On the 28th of April 2016, the parties adopted their respective briefs of argument.

The Appellant had distilled two (2) issues for determination from the Grounds of Appeal. They are –
1) “WHETHER THE OWNERSHIP AND POSSESSION OF THE LAND BY THE PLAINTIFF ARE ESTABLISHED.
2) WHETHER THE DEFENDANT HAS ESTABLISHED THAT THE PLAINTIFF GAVE HER ANY PARCEL LAND AS GIFT/OR DONATION TO HER CHURCH”.

The Respondent distilled two (2) Issues for determination from the Ground of Appeal.
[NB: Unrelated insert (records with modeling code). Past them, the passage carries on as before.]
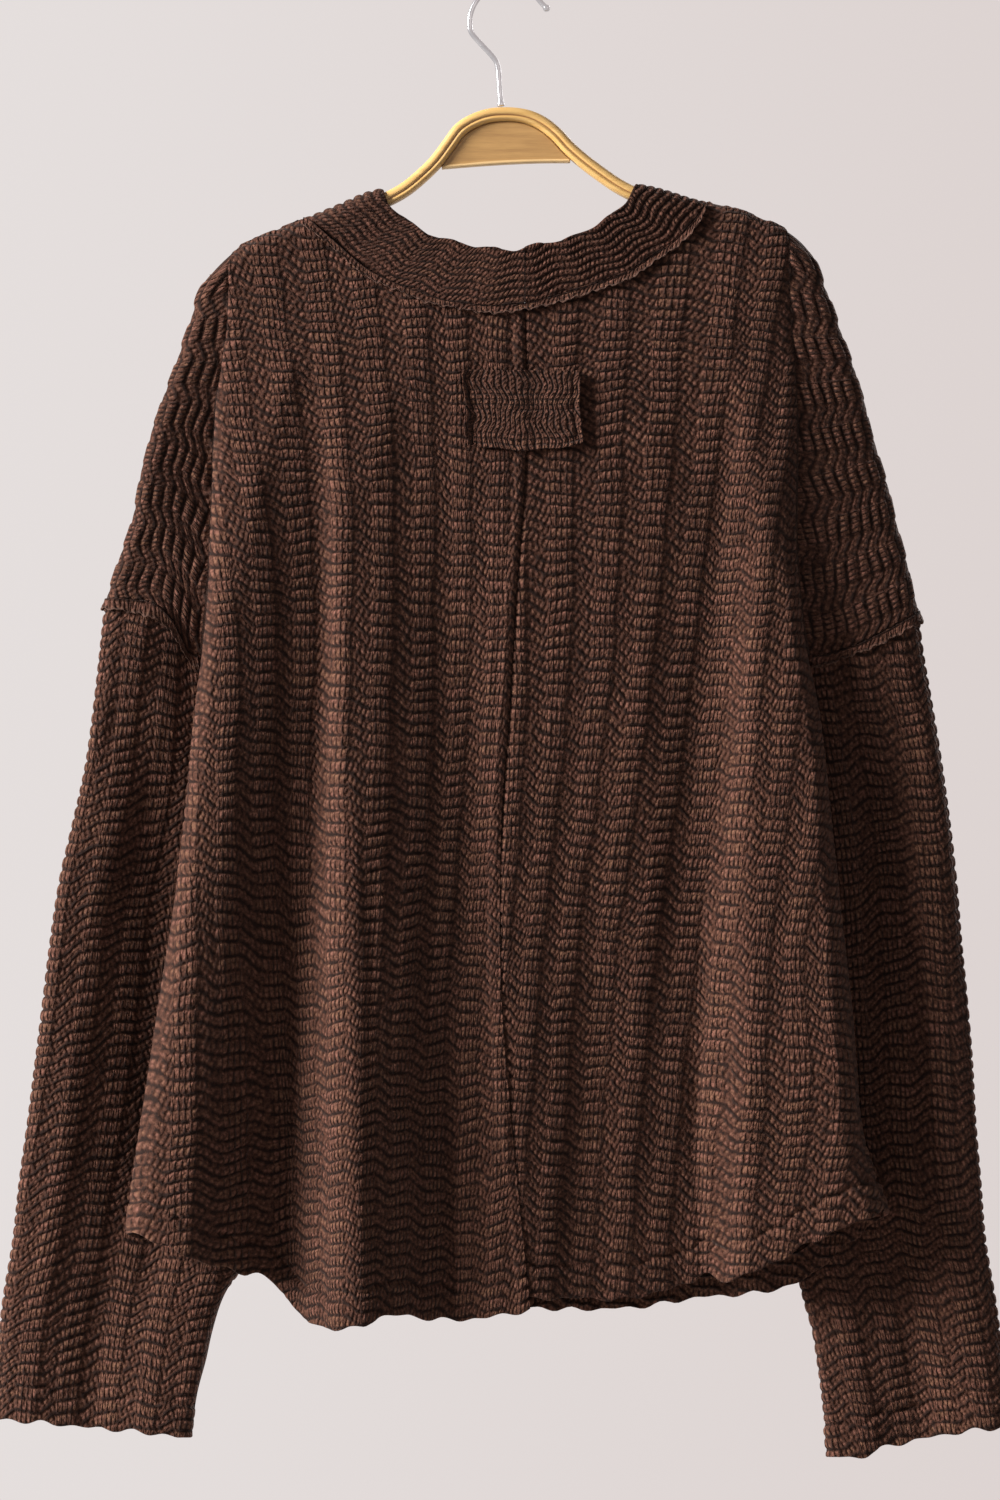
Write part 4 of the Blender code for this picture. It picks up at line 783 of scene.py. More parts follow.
def finish_plate(name, outer, inner, uv, material):
    """Make the object of a closed plate from the grids of its two faces."""
    sheet = Sheet()
    top, low = sheet.add_points(outer, uv), sheet.add_points(inner, uv)
    sheet.add_quads(top, True)
    sheet.add_quads(low)
    for end, flip in ((0, False), (-1, True)):
        sheet.add_quads(np.stack([top[end], low[end]]), flip)
        sheet.add_quads(np.stack([top[:, end], low[:, end]]), not flip)
    return finish_sheet(name, sheet, material)


def hem_relief(from_edge):
    """The stitched line of a turned hem and the cloth that it lifts, by the distance from its
    edge."""
    lift = 0.9 * (1 - smoothstep(HEM_DEPTH - 2, HEM_DEPTH + 3, from_edge))
    return lift - 1.9 * ridge(from_edge - HEM_DEPTH, 1.6)


def seam_relief(side, drop, from_seam):
    """The centre back seam: a narrow groove with a raised strip beside it on the left."""
    rise = 1.3 if side < 0 else 0.2
    groove = 1.7 - 0.9 * smoothstep(480, 640, drop)
    return rise * smoothstep(7.4, 5.8, from_seam) - groove * smoothstep(2.2, 0, from_seam)


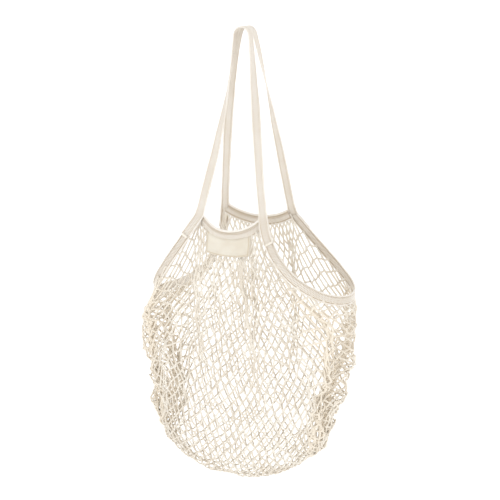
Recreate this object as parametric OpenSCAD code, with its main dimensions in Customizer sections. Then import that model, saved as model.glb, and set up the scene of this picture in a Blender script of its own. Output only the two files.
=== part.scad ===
// Long-handled net shopping and produce bag, hanging empty from one hook.
// Millimetres, +Z up. The origin is the point of the hook that carries both handles.
// +X runs along the front of the bag to its right end, and the front faces -Y.

/* [Handles] */
// Height from the hook down to the four strap feet
foot_drop = 280; // [240:5:320]
// Radius of the hook that the handles hang over
hook_r = 11; // [8:1:14]
// Half the distance between the two feet of the front handle
front_foot_x = 54; // [48:1:60]
// Half the distance between the two feet of the back handle
back_foot_x = 58; // [50:1:64]
// Distance of the front feet in front of the hook
front_foot_y = 47; // [40:1:54]
// Distance of the back feet behind the hook
back_foot_y = 43; // [38:1:50]
// Gap between the two handles where they lie side by side on the hook
handle_gap = 1.4; // [0.8:0.2:4]

/* [Tape] */
// Width of the knitted tape
tape_w = 14; // [10:1:16]
// Thickness of the doubled tape
tape_t = 2.4; // [1.6:0.2:3]
// Distance of each stitch row from the tape's edge
stitch_inset = 2.4; // [1.6:0.2:3.6]
// Width of the sewing thread's ridge
thread_w = 0.9; // [0.6:0.1:1.2]

/* [Mouth] */
// Half the distance between the lowest points of the two side openings
side_half = 160; // [140:2:176]
// Distance of the bag's middle to the right of the hook at the side openings
side_shift = 15; // [0:1:20]
// Depth of the side openings below the feet
side_drop = 121; // [90:1:140]
// How much higher the right side opening hangs than the mean of the two
side_tilt = 9; // [0:1:14]
// Sag of the front edge binding between its feet
front_sag = 24; // [14:1:32]
// Sag of the back edge binding between its feet
back_sag = 18; // [12:1:28]
// How far the edge bindings bow out between their feet
edge_bow = 8; // [2:1:14]

/* [Net] */
// Height from the hook down to the bottom of the net
net_drop = 698; // [660:2:720]
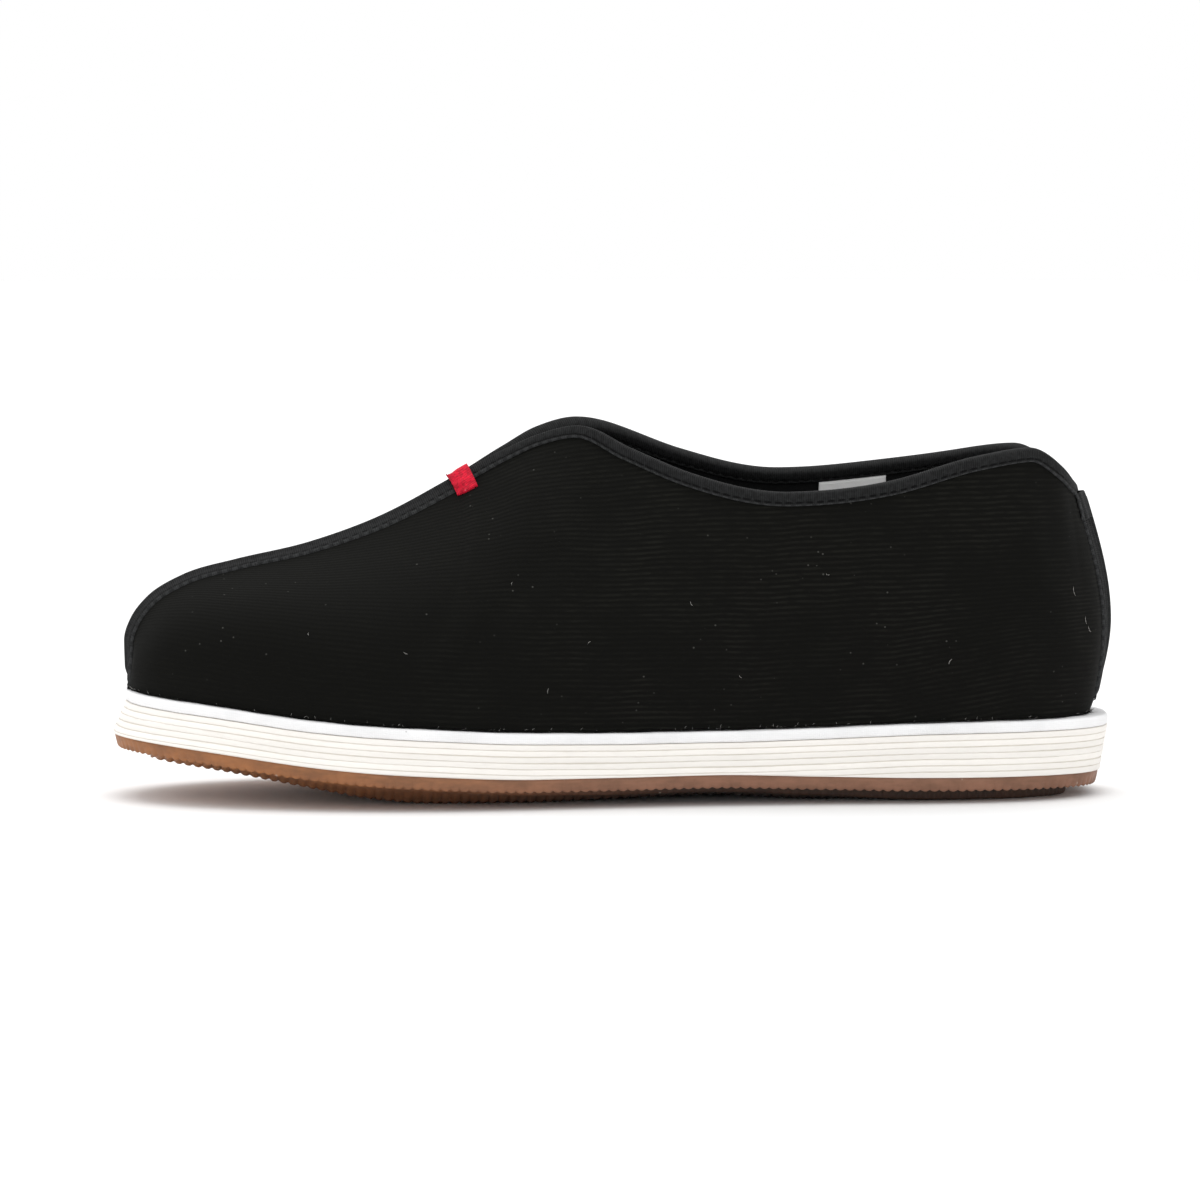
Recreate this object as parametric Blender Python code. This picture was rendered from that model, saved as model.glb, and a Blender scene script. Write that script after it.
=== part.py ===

They are –
1) “WHETHER THE OWNERSHIP AND POSSESSION OF THE LAND BY THE PLAINTIFF ARE ESTABLISHED.
2) WHETHER THE DEFENDANT HAS ESTABLISHED THAT THE PLAINTIFF GAVE HER ANY PARCEL OF LAND AS GIFT/OR DONATION TO HER CHURCH.”

These issues for determination are an adoption of the Issues for determination proffered by the Appellants.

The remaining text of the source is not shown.